4. 小さな「NO」を「自分で決めて言う」
すべてを引き受けず、時には小さな「NO」を言うことも、自分でコントロールしている感覚に繋がります。
- 例:
- 誘いを即答せず「少し考えさせてください」と保留を「自分で決める」。
- 今すぐ対応できない頼まれごとに対して「〇時以降なら可能です」と代替案を「自分で決めて提案する」。
完璧主義を手放し、自分のキャパシティを自分で管理するという意思表示は、自己肯定感を高める効果もあります。
5. その日の「できたこと」を「自分で決めて認識する」
一日の終わりに、大きな成果だけでなく、小さな「自分で決めてやったこと」「自分で選択したこと」を振り返り、意識的に認識します。
- 例:
- 「朝、自分で決めて白湯を飲んだ」
- 「疲れた時に、自分で決めて休憩を取った」
- 「自分で決めて、頼まれごとを保留にした」
こうした小さな「できた」を自分で認め、「自分で決めて行動できた」という感覚を積み重ねることで、自己効力感(自分にはできる力があるという感覚)が高まり、困難への立ち向かう意欲に繋がります。
実践のポイント
- 完璧を目指さない: 最初から全てを変えようとせず、まずは1日に1つか2つ、意識的に「自分で決める」瞬間を作ることから始めてください。

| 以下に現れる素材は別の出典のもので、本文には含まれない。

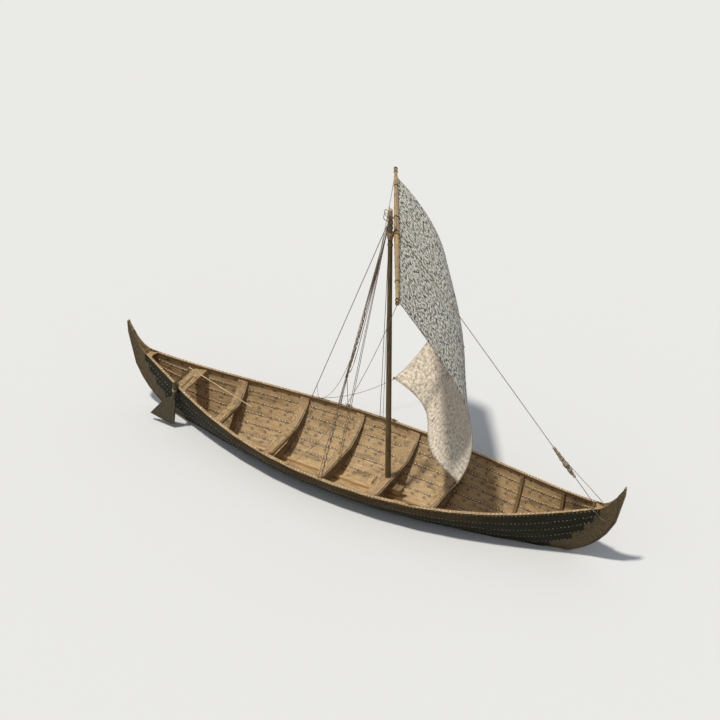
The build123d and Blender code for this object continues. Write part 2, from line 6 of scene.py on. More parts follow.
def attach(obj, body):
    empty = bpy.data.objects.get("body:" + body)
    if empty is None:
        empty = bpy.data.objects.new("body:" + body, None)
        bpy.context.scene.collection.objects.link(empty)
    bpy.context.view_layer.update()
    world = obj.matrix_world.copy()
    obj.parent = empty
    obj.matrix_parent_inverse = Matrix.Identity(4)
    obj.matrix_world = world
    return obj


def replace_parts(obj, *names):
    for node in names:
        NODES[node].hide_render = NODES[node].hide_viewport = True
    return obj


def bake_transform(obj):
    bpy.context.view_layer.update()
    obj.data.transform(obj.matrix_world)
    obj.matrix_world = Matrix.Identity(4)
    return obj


# Looks of an open clinker-built boat with one square sail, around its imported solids.
# Metres, origin on the waterline amidships, +X to the bow, +Y to port, +Z up.

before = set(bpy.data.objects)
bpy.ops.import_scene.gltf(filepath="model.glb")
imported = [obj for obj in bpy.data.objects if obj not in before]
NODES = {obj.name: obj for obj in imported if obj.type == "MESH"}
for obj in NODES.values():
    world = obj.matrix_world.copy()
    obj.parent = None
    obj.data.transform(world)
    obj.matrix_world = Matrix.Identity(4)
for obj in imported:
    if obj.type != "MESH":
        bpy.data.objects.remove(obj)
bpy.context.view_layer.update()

# The camera: its axes in the boat's frame, its place, its lens and sensor in mm, and its range
CAMERA_RIGHT = (0.86936, 0.49418, 0.0)
CAMERA_UP = (-0.28612, 0.50334, 0.81534)
CAMERA_BACK = (0.40293, -0.70882, 0.57898)
CAMERA_PLACE = (16.967, -29.956, 27.311)
CAMERA_LENS = 109.66
CAMERA_SENSOR = 36.0
CAMERA_RANGE = 200.0

# The hull's own curves, as in the part's source
FORE_REACH = 5.600
AFT_REACH = 5.535
HALF_BEAM = 1.214
SHEER_Z = 0.640
KEEL_Z = -0.300
TIP_RISE = 1.290
SHEER_RISE = 0.837
SHEER_POWER = 2.485
PLAN_POWER = 2.2
PLAN_TAPER = 1.39
STEM_START = 0.55
FORE_POWER = 2.26
AFT_POWER = 2.45
PLANK_END = 0.955
RAIL_END = 0.89
HOOK_DROP = 0.020
STAY_FOOT = 0.055
V_MIDSHIP = 0.30
V_ENDS = 0.90
PLANK = 0.018
LAP = 0.035
GAP = 0.0004
KEEL_HEIGHT = 0.120
RABBET = 0.060
RAIL_WIDTH = 0.034
RAIL_HEIGHT = 0.046
RAIL_ABOVE = 0.004
RAIL_INSIDE = 0.004
SIDE_Y = 0.0354
LAP_SHARES = (0.0, 0.20, 0.37, 0.53, 0.69, 0.84, 1.0)
STEP_ENDS = (0.70, 0.75, 0.83, 0.87, 0.90, 0.92)
STATIONS = (0.0, 0.15, 0.30, 0.44, 0.56, 0.64, 0.70, 0.75, 0.83, 0.87, 0.90, 0.92, PLANK_END)
SCARFS = ((-0.56, -0.30, 0.0, 0.30, 0.56), (-0.44, -0.15, 0.15, 0.44))
# Cross beams from aft: share of the reach at the forward edge, drop from the sheer, and width
BEAMS = ((-0.562, 0.207, 0.190), (-0.327, 0.409, 0.190), (-0.104, 0.476, 0.190),
         (0.1245, 0.409, 0.270), (0.3303, 0.409, 0.190))
HELM_SHARE = -0.711
FLOOR_HEIGHT = 0.110
STEP_HEIGHT = 0.110


def reach(t):
    return FORE_REACH if t >= 0 else AFT_REACH


def power(t):
    return FORE_POWER if t >= 0 else AFT_POWER


def place(share):
    return share * reach(share)


def share_of(x):
    return x / reach(x)


def gunwale_y(t):
    return HALF_BEAM * (1 - abs(t) ** PLAN_POWER) ** PLAN_TAPER


def gunwale_z(t):
    return SHEER_Z + SHEER_RISE * abs(t) ** SHEER_POWER


def stem_curve_z(t, inset):
    low = KEEL_Z + inset
    top = SHEER_Z + TIP_RISE
    end = 1 - inset / reach(t)
    share = (abs(t) - STEM_START) / (end - STEM_START)
    if share <= 0:
        return low
    share = min(share, 1.0)
    return top - (top - low) * (1 - share ** power(t)) ** (1 / power(t))


def side_point(t, s):
    """Point of the hull side at share t of the reach and share s of the girth, port side."""
    bottom = stem_curve_z(t, RABBET)
    straight = V_MIDSHIP + (V_ENDS - V_MIDSHIP) * t * t
    angle = math.radians(90 * s)
    across = (1 - straight) * math.sin(angle) + straight * s
    up = (1 - straight) * (1 - math.cos(angle)) + straight * s
    wide = max(gunwale_y(t) - PLANK - SIDE_Y, 0)
    return (SIDE_Y + wide * across, bottom + (gunwale_z(t) - bottom) * up)


def outward(a, b):
    dy = b[0] - a[0]
    dz = b[1] - a[1]
    length = math.hypot(dy, dz)
    return (dz / length, -dy / length)


def shifted(point, direction, distance):
    return (point[0] + direction[0] * distance, point[1] + direction[1] * distance)


def plank_sections(t):
    """Outline of each strake at share t of the reach, lowest strake first."""
    outlines = []
    below = None
    for i in range(len(LAP_SHARES) - 1):
        top = side_point(t, LAP_SHARES[i + 1])
        foot = side_point(t, LAP_SHARES[i])
        if below is None:
            normal = outward(foot, top)
            outlines.append([foot, top, shifted(top, normal, PLANK), shifted(foot, normal, PLANK)])
        else:
            knee = shifted(foot, below, PLANK + GAP)
            bottom = shifted(knee, (below[1], -below[0]), LAP)
            normal = outward(knee, top)
            middle = (below[0] + normal[0], below[1] + normal[1])
            length = math.hypot(*middle)
            middle = (middle[0] / length, middle[1] / length)
            outlines.append([bottom, knee, top, shifted(top, normal, PLANK),
                             shifted(knee, middle, PLANK), shifted(bottom, below, PLANK)])
        below = normal
    return outlines


def between_stations(t, value):
    """Values along the hull as its ruled planking has them: straight between stations."""
    for low, high in zip(STATIONS, STATIONS[1:]):
        if low <= abs(t) <= high:
            break
    share = (abs(t) - low) / (high - low)
    low = math.copysign(low, t)
    high = math.copysign(high, t)
    return [a + (b - a) * share for a, b in zip(value(low), value(high))]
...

- 自分を責めない: 「自分で決める」つもりができなかった日があっても大丈夫です。その都度気づき、翌日また試せば良いのです。
- 変化を楽しむ: 小さな選択が、その後の行動や気持ちにどのような変化をもたらすか、観察してみましょう。
終わりに
忙しい毎日でも、私たちは決して状況に流されるだけの存在ではありません。日々の小さな選択一つ一つに意識を向け、「自分で決める」という行為を積み重ねることで、心の主体性を取り戻し、少しずつ心の回復力を高めていくことができます。
この小さな習慣が、あなたのしなやかな心を育み、困難をしなやかに乗り越える力となることを願っています。ぜひ、今日から一つ、小さな「自分で決める」を試してみてください。